Identify the lines holding "picks" and copy them.

• • • • •

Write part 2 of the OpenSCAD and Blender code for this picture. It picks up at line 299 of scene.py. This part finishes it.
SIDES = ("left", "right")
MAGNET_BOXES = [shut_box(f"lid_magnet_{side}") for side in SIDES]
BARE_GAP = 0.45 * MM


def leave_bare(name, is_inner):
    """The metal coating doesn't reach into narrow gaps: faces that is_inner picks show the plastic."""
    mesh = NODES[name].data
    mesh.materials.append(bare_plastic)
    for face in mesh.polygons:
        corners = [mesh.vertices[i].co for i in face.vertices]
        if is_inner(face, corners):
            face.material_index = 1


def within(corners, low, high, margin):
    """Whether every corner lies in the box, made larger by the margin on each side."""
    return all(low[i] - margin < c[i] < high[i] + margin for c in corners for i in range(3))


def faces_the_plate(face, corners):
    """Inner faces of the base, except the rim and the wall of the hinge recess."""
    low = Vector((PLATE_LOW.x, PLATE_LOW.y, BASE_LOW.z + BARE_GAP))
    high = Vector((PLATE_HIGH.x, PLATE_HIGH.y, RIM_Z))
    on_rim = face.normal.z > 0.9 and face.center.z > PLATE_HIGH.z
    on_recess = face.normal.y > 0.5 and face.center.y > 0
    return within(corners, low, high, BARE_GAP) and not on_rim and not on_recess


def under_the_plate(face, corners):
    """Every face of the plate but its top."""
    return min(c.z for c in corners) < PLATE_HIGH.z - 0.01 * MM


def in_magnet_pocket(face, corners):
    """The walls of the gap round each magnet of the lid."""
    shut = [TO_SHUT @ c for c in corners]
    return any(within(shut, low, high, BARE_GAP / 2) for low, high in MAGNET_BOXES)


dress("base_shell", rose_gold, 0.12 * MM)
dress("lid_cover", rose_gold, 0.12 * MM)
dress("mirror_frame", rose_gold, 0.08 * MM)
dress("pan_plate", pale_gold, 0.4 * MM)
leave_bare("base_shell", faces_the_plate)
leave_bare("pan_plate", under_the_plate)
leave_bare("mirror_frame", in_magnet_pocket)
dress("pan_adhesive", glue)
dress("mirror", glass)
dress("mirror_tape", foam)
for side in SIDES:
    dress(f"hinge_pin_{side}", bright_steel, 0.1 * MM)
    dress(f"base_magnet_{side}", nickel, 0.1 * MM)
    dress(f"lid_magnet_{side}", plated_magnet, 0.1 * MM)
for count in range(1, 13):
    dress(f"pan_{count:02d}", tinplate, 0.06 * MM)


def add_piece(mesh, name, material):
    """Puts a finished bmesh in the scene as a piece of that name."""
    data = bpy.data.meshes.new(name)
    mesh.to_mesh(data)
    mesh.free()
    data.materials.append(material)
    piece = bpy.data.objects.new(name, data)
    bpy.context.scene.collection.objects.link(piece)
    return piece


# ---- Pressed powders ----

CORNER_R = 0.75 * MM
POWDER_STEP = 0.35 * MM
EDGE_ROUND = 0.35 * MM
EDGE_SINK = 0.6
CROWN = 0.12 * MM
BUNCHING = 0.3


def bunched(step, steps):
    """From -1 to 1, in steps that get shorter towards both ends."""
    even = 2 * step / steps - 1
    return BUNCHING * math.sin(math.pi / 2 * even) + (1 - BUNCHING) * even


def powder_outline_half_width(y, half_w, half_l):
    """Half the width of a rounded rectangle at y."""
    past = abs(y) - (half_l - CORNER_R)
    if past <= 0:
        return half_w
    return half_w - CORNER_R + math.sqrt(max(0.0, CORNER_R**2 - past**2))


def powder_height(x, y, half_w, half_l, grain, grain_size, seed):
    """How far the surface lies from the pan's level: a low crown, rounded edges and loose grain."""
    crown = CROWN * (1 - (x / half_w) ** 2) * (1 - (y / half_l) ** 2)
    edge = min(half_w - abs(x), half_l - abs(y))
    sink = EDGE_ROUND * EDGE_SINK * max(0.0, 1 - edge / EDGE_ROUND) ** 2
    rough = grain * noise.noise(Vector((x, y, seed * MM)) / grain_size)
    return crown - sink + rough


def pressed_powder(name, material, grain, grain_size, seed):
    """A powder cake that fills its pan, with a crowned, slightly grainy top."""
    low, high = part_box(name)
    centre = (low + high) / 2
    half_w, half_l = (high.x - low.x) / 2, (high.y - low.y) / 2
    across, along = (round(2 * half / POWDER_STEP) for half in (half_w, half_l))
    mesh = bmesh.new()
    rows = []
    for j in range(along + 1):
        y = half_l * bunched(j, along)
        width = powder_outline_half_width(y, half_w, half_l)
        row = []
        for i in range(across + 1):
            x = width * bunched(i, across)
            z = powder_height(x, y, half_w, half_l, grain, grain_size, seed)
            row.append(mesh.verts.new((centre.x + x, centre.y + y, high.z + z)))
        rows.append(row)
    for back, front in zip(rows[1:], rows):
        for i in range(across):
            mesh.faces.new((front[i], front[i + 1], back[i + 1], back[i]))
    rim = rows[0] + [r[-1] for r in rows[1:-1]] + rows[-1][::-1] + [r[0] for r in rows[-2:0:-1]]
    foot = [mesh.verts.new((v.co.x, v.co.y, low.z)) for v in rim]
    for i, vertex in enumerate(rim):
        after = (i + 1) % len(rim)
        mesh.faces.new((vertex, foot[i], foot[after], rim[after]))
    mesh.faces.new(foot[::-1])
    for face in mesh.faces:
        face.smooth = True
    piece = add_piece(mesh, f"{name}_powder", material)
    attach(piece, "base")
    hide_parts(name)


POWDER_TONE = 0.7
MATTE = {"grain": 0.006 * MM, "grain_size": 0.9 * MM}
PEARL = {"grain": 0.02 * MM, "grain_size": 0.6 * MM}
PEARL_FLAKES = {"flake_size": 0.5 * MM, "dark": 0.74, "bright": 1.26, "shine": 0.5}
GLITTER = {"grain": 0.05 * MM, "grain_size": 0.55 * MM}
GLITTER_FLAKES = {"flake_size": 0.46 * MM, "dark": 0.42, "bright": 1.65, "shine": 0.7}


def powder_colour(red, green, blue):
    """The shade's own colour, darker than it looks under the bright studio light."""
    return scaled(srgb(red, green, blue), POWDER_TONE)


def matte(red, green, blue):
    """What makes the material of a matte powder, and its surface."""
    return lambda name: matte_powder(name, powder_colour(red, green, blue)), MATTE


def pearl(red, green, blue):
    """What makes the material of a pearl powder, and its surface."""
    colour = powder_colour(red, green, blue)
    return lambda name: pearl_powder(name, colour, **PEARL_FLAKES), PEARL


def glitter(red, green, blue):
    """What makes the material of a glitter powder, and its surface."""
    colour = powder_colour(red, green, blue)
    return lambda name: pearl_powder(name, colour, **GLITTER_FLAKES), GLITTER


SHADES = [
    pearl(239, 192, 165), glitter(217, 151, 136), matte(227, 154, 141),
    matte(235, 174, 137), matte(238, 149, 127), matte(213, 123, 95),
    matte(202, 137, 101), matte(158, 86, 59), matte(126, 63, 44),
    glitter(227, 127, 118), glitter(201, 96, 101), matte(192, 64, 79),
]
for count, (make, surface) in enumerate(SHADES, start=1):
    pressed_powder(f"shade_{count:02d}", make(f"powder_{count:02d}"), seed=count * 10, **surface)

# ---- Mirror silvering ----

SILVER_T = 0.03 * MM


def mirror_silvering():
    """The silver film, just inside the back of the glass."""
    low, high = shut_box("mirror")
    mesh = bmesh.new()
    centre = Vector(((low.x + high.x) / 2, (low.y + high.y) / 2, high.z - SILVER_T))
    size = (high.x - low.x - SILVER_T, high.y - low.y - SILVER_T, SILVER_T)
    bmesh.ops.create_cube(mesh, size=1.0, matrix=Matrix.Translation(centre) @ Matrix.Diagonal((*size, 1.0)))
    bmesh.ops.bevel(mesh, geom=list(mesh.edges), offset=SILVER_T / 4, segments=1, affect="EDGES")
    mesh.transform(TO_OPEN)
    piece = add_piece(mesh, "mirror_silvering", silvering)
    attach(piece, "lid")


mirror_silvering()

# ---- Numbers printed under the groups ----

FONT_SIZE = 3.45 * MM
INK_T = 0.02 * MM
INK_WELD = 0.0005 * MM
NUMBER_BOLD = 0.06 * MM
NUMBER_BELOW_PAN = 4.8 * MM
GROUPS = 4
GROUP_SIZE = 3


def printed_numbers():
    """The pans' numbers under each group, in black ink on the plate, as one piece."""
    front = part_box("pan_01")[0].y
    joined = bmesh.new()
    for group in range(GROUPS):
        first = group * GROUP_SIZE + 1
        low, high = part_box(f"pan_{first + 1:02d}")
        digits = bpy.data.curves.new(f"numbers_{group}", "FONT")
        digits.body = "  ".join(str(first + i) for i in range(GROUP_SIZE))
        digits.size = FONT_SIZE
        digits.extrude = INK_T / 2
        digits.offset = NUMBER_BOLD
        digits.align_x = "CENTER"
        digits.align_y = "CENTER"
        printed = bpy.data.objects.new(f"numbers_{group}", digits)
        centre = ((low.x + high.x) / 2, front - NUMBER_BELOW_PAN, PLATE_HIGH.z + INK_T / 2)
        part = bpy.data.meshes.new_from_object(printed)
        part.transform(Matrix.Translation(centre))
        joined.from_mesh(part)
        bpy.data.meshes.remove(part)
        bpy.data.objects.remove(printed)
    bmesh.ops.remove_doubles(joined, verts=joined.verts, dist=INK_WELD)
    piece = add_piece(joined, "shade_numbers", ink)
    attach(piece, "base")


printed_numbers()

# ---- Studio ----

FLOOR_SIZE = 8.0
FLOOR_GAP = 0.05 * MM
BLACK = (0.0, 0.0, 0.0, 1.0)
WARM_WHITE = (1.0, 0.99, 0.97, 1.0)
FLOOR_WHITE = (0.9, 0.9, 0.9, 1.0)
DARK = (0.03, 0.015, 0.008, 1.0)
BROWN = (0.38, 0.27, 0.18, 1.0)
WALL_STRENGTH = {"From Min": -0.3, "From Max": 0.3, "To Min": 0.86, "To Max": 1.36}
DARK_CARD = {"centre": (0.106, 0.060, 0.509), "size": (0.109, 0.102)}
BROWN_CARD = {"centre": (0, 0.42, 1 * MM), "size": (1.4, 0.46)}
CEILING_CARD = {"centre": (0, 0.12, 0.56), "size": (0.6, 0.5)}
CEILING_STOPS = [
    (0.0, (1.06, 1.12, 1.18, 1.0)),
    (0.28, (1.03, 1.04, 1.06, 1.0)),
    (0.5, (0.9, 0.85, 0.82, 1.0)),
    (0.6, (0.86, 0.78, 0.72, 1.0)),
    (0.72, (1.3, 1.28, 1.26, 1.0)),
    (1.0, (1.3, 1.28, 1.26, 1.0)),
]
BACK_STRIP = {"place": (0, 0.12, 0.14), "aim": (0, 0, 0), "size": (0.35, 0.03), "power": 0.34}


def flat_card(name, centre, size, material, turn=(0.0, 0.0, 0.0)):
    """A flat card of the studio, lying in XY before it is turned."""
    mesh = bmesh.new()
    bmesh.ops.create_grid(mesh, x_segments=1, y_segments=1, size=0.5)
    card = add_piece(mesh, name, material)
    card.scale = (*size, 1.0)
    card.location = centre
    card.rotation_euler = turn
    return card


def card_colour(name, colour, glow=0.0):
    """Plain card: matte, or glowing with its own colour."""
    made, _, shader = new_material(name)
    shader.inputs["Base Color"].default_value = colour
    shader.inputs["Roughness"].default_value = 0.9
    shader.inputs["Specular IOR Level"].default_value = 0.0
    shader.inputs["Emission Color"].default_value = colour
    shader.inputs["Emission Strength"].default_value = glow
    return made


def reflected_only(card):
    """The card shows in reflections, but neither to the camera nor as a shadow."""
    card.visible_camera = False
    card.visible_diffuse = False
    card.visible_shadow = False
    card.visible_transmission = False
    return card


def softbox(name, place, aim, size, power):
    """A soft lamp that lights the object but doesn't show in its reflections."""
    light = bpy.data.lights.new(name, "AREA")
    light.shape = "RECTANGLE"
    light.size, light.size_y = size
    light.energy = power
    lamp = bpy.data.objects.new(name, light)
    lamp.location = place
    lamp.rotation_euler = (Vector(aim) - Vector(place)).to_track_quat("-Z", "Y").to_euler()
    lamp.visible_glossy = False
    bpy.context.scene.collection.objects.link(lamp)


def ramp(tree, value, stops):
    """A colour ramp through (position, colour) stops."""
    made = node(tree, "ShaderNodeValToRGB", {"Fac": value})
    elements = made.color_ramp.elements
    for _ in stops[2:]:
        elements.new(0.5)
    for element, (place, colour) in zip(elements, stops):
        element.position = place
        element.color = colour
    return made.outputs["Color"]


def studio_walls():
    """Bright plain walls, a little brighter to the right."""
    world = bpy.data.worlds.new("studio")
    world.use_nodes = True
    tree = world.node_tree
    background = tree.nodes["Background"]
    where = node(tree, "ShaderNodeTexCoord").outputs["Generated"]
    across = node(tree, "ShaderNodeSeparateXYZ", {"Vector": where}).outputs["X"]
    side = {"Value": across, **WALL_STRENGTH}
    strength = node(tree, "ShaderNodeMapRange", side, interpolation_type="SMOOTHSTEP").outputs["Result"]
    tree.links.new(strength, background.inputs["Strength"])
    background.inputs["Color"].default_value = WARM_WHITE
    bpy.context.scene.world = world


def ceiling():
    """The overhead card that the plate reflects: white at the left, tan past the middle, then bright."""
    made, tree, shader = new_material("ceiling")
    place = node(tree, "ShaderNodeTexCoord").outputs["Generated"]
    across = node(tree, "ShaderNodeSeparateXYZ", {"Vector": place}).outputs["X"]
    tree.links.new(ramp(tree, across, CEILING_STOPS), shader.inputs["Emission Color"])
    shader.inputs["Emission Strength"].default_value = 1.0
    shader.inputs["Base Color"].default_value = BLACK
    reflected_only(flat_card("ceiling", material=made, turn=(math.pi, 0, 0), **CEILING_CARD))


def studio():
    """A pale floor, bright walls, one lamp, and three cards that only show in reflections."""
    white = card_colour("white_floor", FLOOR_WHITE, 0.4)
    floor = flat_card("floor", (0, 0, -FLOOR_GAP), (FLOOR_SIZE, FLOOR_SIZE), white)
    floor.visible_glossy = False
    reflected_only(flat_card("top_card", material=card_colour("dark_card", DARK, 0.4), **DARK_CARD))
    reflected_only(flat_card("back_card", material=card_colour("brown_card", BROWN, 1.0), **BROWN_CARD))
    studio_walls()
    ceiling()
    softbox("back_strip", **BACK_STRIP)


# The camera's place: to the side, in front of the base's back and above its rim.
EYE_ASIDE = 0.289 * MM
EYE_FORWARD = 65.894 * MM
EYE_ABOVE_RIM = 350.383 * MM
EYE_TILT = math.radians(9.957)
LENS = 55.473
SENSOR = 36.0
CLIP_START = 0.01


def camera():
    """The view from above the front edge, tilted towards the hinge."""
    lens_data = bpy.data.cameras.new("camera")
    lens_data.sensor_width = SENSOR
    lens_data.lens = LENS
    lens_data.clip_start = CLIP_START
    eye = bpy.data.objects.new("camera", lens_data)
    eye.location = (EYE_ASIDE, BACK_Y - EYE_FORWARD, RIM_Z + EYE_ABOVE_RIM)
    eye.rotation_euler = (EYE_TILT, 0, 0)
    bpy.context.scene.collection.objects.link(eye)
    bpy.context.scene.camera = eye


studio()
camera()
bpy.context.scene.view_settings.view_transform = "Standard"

• • • • •

TASK RESPONSE:
Write part 2 of the OpenSCAD and Blender code for this picture. It picks up at line 299 of scene.py. This part finishes it.
    """The metal coating doesn't reach into narrow gaps: faces that is_inner picks show the plastic."""